Traceable and Precise Displacement Measurements with Microwave Cavities
- Author(s): Koulakis, John
- Advisor(s): Holczer, Karoly
- et al.
The difficulty of making accurate, repeatable, sub-nanometer displacement measurements has limited the progress of nanotechnology and surface science. Scanning probe microscopy, an important set of tools for characterizing nanoscale structures, is capable of atomic resolution imaging, but has yet to realize its full, metrological potential. This work evaluates the feasibility of using microwave cavities to address this need. Accurate and stable RF frequency references have become ubiquitous and are an attractive option for realizing traceable distance measurements through the resonant frequency of microwave cavities operating in TEM modes.

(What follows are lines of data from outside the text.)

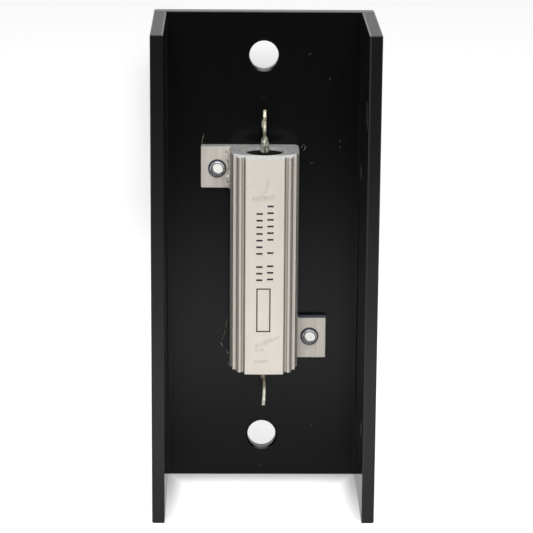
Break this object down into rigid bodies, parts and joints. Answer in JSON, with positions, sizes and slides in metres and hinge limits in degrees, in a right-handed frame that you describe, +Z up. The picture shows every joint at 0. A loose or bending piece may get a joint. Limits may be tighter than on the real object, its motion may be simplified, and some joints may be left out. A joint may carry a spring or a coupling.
{
  "type": "ballast resistor",
  "caption": "Wirewound power resistor in a ribbed aluminium housing with solder tabs, screwed by two diagonal lugs into a black aluminium channel that serves as heat sink.",
  "frame": {"origin": "middle of the channel's lower cut end, on the surface that it stands on", "axes": "+Z up along the channel, +Y towards the web's back face, -Y out of the open side, +X to the right seen from the open side"},
  "size_m": [0.0494, 0.035, 0.11],
  "materials": {
    "black_anodised": "satin black anodised extrusion",
    "ribbed_aluminium": "matt, drawn along the ribs",
    "tinned_metal": "tinned, uneven",
    "solder": "dull, with flux",
    "zinc_steel": "bright zinc plated",
    "black_silicone": "matt moulding",
    "ceramic": "unglazed",
    "resistance_wire": "rolled ribbon",
    "cap_steel": "pressed, plated",
    "compound": "paste"
  },
  "bodies": {
    "root": {"heat_sink_channel": "black_anodised", "resistor_housing": "ribbed_aluminium", "moulding": "black_silicone", "ceramic_core": "ceramic", "resistance_winding": "resistance_wire", "end_cap_upper": "cap_steel", "end_cap_lower": "cap_steel", "terminal_upper": "tinned_metal", "terminal_lower": "tinned_metal", "solder_remnant": "solder", "thermal_compound": "compound", "screw_upper": "zinc_steel", "screw_lower": "zinc_steel"}
  },
  "joints": []
}
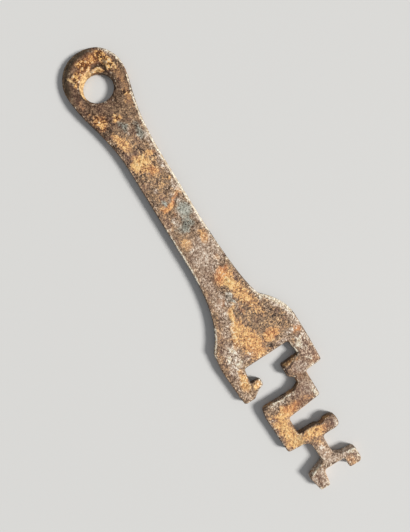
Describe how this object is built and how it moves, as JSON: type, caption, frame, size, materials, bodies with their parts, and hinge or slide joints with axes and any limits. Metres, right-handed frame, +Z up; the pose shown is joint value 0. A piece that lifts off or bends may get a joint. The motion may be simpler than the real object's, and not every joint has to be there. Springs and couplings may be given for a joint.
{
  "type": "flat padlock key",
  "caption": "Flat forged metal key with a round eyed bow, a straight shank and a flared plate cut into a hooked slot, a stepped comb and a forked tip.",
  "frame": {"origin": "the point of the resting face under the middle of the key's bounding box", "axes": "+X along the key from the eye to the forked tip, +Y across the key towards the side that carries the tab and the neck of the comb, +Z up out of the face that the key lies on"},
  "size_m": [0.1408, 0.0258, 0.0025],
  "materials": {
    "rusted_metal": "old forged metal with a dull brown skin, ochre and orange crust, blue-grey patches and paler worn edges"
  },
  "bodies": {
    "root": {"key": "rusted_metal"}
  },
  "joints": []
}
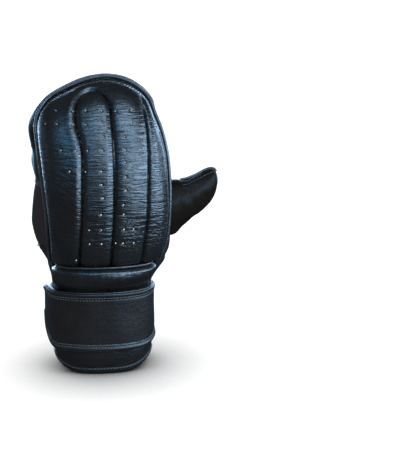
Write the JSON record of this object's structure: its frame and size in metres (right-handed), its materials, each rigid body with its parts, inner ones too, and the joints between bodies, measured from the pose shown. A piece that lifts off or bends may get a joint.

A method of measuring the resonant frequency of such cavities capable of sensing picometer displacements is developed. The concept is demonstrated with a variable-length, 10 GHz coaxial cavity, and proves to have a resolution of 60 fm Hz-1/2, and a range of 10 μm. Independent measurements with an interferometer verify that the device is capable of displacement measurements accurate to 1% without external calibration, and with non-linearity <5×10-4 of the measured range. Appropriate mechanical design can extend the range and improve the accuracy. Incorporating this system into scanning probe microscopes would allow them to measure sub-atomic distances confidently.